## [TASK]
Give the data below again, word for word.

## [GIVEN DATA]
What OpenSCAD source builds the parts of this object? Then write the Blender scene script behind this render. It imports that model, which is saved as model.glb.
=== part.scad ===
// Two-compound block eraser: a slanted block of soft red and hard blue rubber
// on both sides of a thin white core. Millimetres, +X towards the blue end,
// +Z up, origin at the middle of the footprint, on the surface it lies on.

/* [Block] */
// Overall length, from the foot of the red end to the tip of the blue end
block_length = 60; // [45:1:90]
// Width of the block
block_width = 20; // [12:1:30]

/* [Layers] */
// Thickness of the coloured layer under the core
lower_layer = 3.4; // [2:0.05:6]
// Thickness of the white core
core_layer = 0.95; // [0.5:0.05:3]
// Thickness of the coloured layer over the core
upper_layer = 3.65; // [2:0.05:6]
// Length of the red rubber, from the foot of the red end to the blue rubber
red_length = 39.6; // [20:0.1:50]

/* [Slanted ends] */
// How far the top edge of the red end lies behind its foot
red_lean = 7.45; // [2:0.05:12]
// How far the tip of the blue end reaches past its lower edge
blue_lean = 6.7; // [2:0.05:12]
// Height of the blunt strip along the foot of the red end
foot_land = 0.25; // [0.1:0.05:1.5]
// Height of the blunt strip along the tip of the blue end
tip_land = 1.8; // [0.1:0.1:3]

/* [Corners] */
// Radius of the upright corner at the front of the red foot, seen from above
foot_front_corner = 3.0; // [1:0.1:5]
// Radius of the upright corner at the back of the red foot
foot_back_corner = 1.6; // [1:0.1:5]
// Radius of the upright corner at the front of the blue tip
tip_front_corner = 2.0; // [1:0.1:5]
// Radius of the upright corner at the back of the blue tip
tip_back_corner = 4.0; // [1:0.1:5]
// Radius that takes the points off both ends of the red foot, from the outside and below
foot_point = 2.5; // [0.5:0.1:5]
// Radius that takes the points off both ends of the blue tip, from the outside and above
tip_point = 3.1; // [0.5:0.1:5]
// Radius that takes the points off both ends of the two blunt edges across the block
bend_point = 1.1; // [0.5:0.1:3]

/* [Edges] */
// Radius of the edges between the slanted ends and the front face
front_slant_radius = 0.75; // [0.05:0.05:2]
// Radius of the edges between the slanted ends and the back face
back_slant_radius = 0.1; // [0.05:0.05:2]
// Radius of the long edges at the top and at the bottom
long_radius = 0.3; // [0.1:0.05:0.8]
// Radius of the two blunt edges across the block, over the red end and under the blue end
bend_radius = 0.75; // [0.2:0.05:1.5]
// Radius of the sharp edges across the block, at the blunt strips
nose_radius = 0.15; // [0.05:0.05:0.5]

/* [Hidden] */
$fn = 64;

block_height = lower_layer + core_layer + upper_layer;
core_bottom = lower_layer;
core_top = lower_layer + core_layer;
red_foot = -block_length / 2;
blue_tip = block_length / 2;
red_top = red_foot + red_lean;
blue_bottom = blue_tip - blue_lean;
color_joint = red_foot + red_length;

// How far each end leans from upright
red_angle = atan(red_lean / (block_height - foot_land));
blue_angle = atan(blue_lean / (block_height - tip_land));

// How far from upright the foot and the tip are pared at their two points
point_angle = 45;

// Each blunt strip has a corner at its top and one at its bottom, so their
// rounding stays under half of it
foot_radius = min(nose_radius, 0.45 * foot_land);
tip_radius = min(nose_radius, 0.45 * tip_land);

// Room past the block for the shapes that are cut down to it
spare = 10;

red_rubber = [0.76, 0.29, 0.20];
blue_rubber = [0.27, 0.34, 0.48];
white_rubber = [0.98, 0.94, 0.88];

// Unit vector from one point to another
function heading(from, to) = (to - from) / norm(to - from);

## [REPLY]
What OpenSCAD source builds the parts of this object? Then write the Blender scene script behind this render. It imports that model, which is saved as model.glb.
=== part.scad ===
// Two-compound block eraser: a slanted block of soft red and hard blue rubber
// on both sides of a thin white core. Millimetres, +X towards the blue end,
// +Z up, origin at the middle of the footprint, on the surface it lies on.

/* [Block] */
// Overall length, from the foot of the red end to the tip of the blue end
block_length = 60; // [45:1:90]
// Width of the block
block_width = 20; // [12:1:30]

/* [Layers] */
// Thickness of the coloured layer under the core
lower_layer = 3.4; // [2:0.05:6]
// Thickness of the white core
core_layer = 0.95; // [0.5:0.05:3]
// Thickness of the coloured layer over the core
upper_layer = 3.65; // [2:0.05:6]
// Length of the red rubber, from the foot of the red end to the blue rubber
red_length = 39.6; // [20:0.1:50]

/* [Slanted ends] */
// How far the top edge of the red end lies behind its foot
red_lean = 7.45; // [2:0.05:12]
// How far the tip of the blue end reaches past its lower edge
blue_lean = 6.7; // [2:0.05:12]
// Height of the blunt strip along the foot of the red end
foot_land = 0.25; // [0.1:0.05:1.5]
// Height of the blunt strip along the tip of the blue end
tip_land = 1.8; // [0.1:0.1:3]

/* [Corners] */
// Radius of the upright corner at the front of the red foot, seen from above
foot_front_corner = 3.0; // [1:0.1:5]
// Radius of the upright corner at the back of the red foot
foot_back_corner = 1.6; // [1:0.1:5]
// Radius of the upright corner at the front of the blue tip
tip_front_corner = 2.0; // [1:0.1:5]
// Radius of the upright corner at the back of the blue tip
tip_back_corner = 4.0; // [1:0.1:5]
// Radius that takes the points off both ends of the red foot, from the outside and below
foot_point = 2.5; // [0.5:0.1:5]
// Radius that takes the points off both ends of the blue tip, from the outside and above
tip_point = 3.1; // [0.5:0.1:5]
// Radius that takes the points off both ends of the two blunt edges across the block
bend_point = 1.1; // [0.5:0.1:3]

/* [Edges] */
// Radius of the edges between the slanted ends and the front face
front_slant_radius = 0.75; // [0.05:0.05:2]
// Radius of the edges between the slanted ends and the back face
back_slant_radius = 0.1; // [0.05:0.05:2]
// Radius of the long edges at the top and at the bottom
long_radius = 0.3; // [0.1:0.05:0.8]
// Radius of the two blunt edges across the block, over the red end and under the blue end
bend_radius = 0.75; // [0.2:0.05:1.5]
// Radius of the sharp edges across the block, at the blunt strips
nose_radius = 0.15; // [0.05:0.05:0.5]

/* [Hidden] */
$fn = 64;

block_height = lower_layer + core_layer + upper_layer;
core_bottom = lower_layer;
core_top = lower_layer + core_layer;
red_foot = -block_length / 2;
blue_tip = block_length / 2;
red_top = red_foot + red_lean;
blue_bottom = blue_tip - blue_lean;
color_joint = red_foot + red_length;

// How far each end leans from upright
red_angle = atan(red_lean / (block_height - foot_land));
blue_angle = atan(blue_lean / (block_height - tip_land));

// How far from upright the foot and the tip are pared at their two points
point_angle = 45;

// Each blunt strip has a corner at its top and one at its bottom, so their
// rounding stays under half of it
foot_radius = min(nose_radius, 0.45 * foot_land);
tip_radius = min(nose_radius, 0.45 * tip_land);

// Room past the block for the shapes that are cut down to it
spare = 10;

red_rubber = [0.76, 0.29, 0.20];
blue_rubber = [0.27, 0.34, 0.48];
white_rubber = [0.98, 0.94, 0.88];

// Unit vector from one point to another
function heading(from, to) = (to - from) / norm(to - from);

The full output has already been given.